## What to produce
What follows are records. Restate all of them word for word.

(Scripts that build objects)
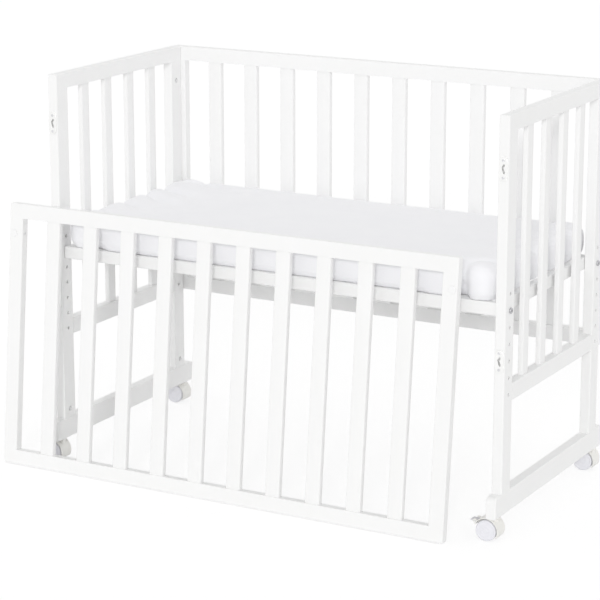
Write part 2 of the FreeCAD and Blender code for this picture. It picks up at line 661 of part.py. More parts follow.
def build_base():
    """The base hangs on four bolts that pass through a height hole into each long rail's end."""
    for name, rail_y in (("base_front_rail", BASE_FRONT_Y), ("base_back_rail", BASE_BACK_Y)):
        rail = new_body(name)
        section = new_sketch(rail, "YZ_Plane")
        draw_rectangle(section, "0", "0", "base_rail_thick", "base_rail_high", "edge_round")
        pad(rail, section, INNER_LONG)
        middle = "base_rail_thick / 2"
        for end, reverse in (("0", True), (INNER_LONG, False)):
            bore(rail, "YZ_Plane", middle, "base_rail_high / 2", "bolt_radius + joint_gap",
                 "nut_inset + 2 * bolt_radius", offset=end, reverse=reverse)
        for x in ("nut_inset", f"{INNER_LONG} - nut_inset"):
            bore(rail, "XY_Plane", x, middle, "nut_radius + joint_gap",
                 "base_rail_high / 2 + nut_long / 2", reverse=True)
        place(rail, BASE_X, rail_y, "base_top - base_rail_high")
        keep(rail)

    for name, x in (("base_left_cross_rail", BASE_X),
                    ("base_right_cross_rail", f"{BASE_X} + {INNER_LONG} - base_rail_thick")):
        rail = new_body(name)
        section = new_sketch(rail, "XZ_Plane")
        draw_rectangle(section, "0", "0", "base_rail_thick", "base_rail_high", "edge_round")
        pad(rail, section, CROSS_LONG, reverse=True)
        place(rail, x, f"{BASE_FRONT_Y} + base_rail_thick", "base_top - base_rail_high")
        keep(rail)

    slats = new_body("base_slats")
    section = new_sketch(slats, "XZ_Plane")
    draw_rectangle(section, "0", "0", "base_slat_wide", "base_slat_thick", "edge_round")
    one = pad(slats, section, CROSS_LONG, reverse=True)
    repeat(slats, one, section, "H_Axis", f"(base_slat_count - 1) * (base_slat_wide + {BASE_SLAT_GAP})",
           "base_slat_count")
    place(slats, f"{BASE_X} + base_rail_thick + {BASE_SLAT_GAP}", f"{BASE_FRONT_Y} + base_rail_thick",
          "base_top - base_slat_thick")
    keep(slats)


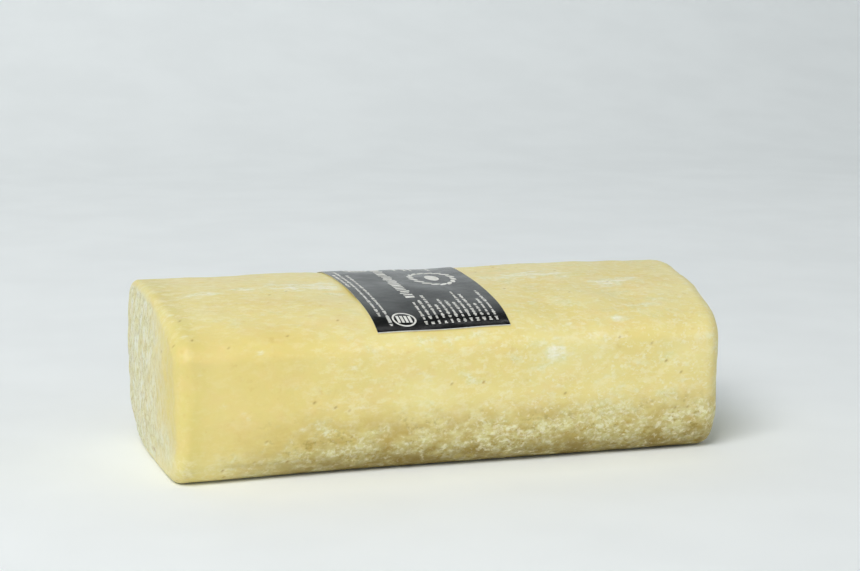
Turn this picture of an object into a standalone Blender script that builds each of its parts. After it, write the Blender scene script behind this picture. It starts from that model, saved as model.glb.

## Result
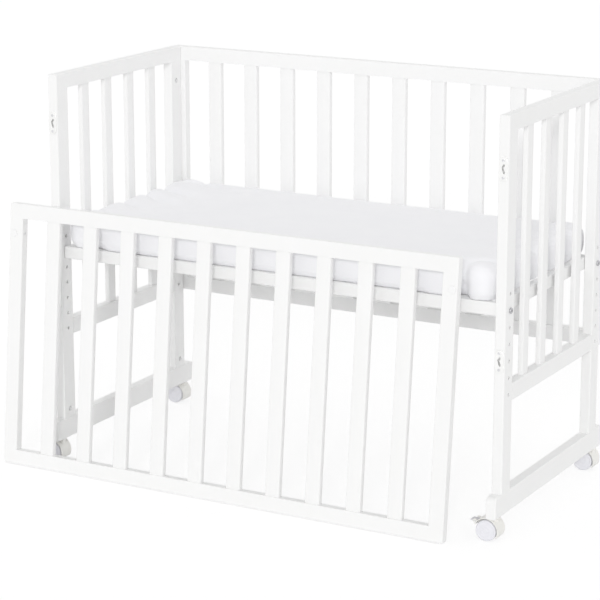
Write part 2 of the FreeCAD and Blender code for this picture. It picks up at line 661 of part.py. More parts follow.
def build_base():
    """The base hangs on four bolts that pass through a height hole into each long rail's end."""
    for name, rail_y in (("base_front_rail", BASE_FRONT_Y), ("base_back_rail", BASE_BACK_Y)):
        rail = new_body(name)
        section = new_sketch(rail, "YZ_Plane")
        draw_rectangle(section, "0", "0", "base_rail_thick", "base_rail_high", "edge_round")
        pad(rail, section, INNER_LONG)
        middle = "base_rail_thick / 2"
        for end, reverse in (("0", True), (INNER_LONG, False)):
            bore(rail, "YZ_Plane", middle, "base_rail_high / 2", "bolt_radius + joint_gap",
                 "nut_inset + 2 * bolt_radius", offset=end, reverse=reverse)
        for x in ("nut_inset", f"{INNER_LONG} - nut_inset"):
            bore(rail, "XY_Plane", x, middle, "nut_radius + joint_gap",
                 "base_rail_high / 2 + nut_long / 2", reverse=True)
        place(rail, BASE_X, rail_y, "base_top - base_rail_high")
        keep(rail)

    for name, x in (("base_left_cross_rail", BASE_X),
                    ("base_right_cross_rail", f"{BASE_X} + {INNER_LONG} - base_rail_thick")):
        rail = new_body(name)
        section = new_sketch(rail, "XZ_Plane")
        draw_rectangle(section, "0", "0", "base_rail_thick", "base_rail_high", "edge_round")
        pad(rail, section, CROSS_LONG, reverse=True)
        place(rail, x, f"{BASE_FRONT_Y} + base_rail_thick", "base_top - base_rail_high")
        keep(rail)

    slats = new_body("base_slats")
    section = new_sketch(slats, "XZ_Plane")
    draw_rectangle(section, "0", "0", "base_slat_wide", "base_slat_thick", "edge_round")
    one = pad(slats, section, CROSS_LONG, reverse=True)
    repeat(slats, one, section, "H_Axis", f"(base_slat_count - 1) * (base_slat_wide + {BASE_SLAT_GAP})",
           "base_slat_count")
    place(slats, f"{BASE_X} + base_rail_thick + {BASE_SLAT_GAP}", f"{BASE_FRONT_Y} + base_rail_thick",
          "base_top - base_slat_thick")
    keep(slats)


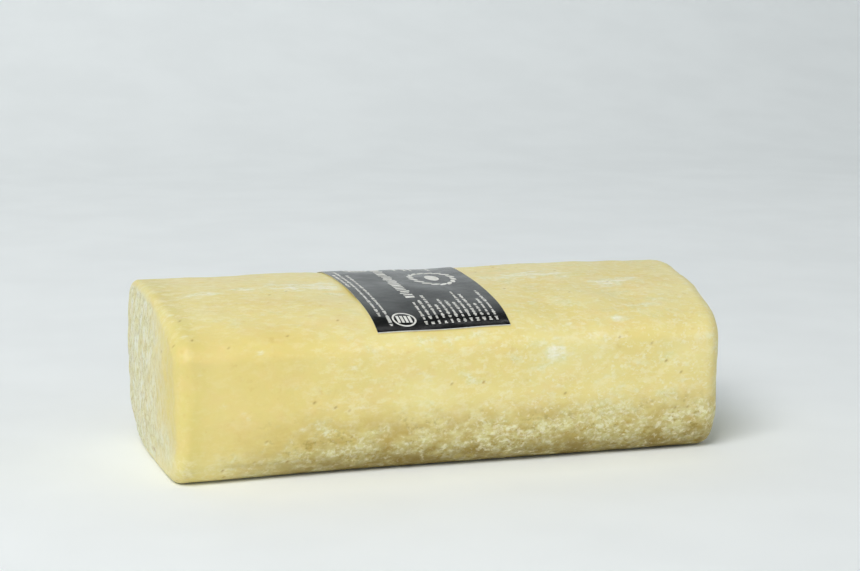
Turn this picture of an object into a standalone Blender script that builds each of its parts. After it, write the Blender scene script behind this picture. It starts from that model, saved as model.glb.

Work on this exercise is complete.